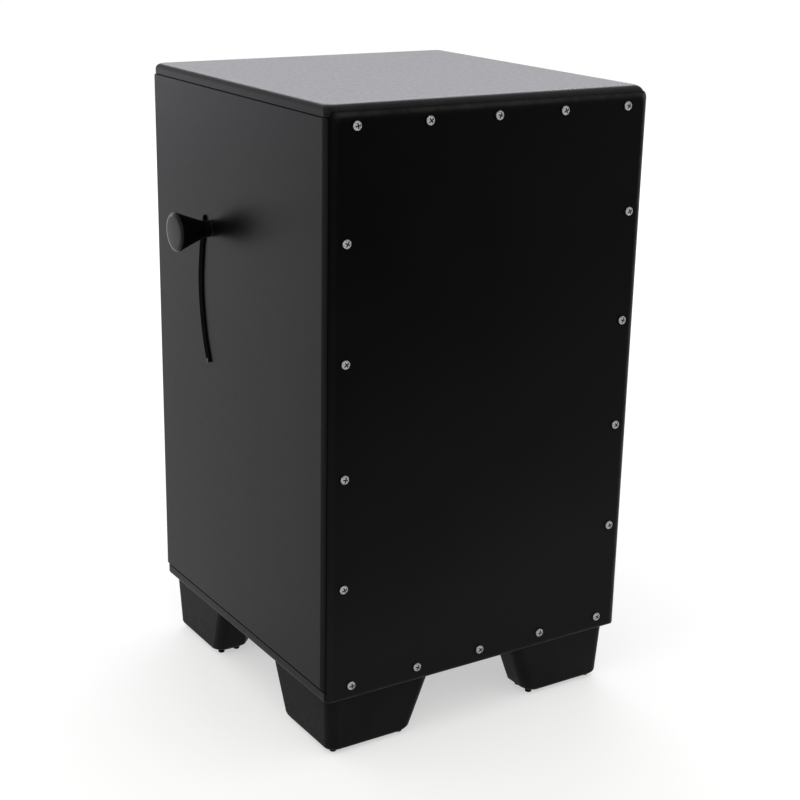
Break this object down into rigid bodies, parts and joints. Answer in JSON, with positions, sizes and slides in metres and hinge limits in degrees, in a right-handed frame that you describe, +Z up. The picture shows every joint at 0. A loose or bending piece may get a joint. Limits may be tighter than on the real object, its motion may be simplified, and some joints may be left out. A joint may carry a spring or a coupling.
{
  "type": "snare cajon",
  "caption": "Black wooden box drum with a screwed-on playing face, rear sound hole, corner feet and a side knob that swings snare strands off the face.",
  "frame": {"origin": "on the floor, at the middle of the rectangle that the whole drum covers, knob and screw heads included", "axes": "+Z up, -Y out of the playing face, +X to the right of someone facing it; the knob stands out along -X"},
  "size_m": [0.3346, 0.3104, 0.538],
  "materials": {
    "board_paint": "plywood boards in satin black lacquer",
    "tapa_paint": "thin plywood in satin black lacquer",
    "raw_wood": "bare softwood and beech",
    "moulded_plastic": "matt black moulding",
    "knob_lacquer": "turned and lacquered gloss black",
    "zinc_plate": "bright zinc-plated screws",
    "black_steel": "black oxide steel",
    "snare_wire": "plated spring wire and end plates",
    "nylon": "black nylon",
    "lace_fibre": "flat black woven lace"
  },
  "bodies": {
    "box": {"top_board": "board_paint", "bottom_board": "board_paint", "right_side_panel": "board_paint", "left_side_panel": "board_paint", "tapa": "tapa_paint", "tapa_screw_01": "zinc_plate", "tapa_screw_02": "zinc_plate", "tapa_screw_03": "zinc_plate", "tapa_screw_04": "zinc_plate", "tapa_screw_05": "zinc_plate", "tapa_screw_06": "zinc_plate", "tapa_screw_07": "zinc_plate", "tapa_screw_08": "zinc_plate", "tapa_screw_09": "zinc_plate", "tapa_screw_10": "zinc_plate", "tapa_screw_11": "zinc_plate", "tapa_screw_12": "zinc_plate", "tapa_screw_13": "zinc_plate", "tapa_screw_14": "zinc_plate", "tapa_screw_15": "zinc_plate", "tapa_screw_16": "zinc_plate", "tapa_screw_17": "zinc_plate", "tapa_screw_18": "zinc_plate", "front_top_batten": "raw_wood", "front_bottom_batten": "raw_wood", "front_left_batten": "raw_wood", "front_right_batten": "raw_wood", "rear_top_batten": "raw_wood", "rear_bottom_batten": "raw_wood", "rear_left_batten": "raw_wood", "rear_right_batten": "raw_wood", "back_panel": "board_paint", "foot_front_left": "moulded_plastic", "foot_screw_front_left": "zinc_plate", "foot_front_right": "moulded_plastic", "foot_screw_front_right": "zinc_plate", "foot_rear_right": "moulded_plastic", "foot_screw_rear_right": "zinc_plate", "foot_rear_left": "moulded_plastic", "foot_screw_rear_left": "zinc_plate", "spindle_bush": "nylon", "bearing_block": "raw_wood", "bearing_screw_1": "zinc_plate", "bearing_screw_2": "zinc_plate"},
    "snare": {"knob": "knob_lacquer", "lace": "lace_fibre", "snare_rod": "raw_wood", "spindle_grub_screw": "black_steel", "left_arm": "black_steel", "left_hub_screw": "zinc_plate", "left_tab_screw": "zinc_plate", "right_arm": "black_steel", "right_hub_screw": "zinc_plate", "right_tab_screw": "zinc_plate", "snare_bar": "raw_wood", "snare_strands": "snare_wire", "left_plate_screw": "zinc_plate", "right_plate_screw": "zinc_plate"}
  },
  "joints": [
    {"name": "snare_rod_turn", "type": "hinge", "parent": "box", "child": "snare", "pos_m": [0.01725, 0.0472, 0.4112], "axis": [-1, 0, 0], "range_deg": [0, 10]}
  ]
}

· · · · · · ·

Search the listing for the word "bodies". Copy every line in which it occurs.

§ SOLVED EXERCISE:
Break this object down into rigid bodies, parts and joints. Answer in JSON, with positions, sizes and slides in metres and hinge limits in degrees, in a right-handed frame that you describe, +Z up. The picture shows every joint at 0. A loose or bending piece may get a joint. Limits may be tighter than on the real object, its motion may be simplified, and some joints may be left out. A joint may carry a spring or a coupling.
  "bodies": {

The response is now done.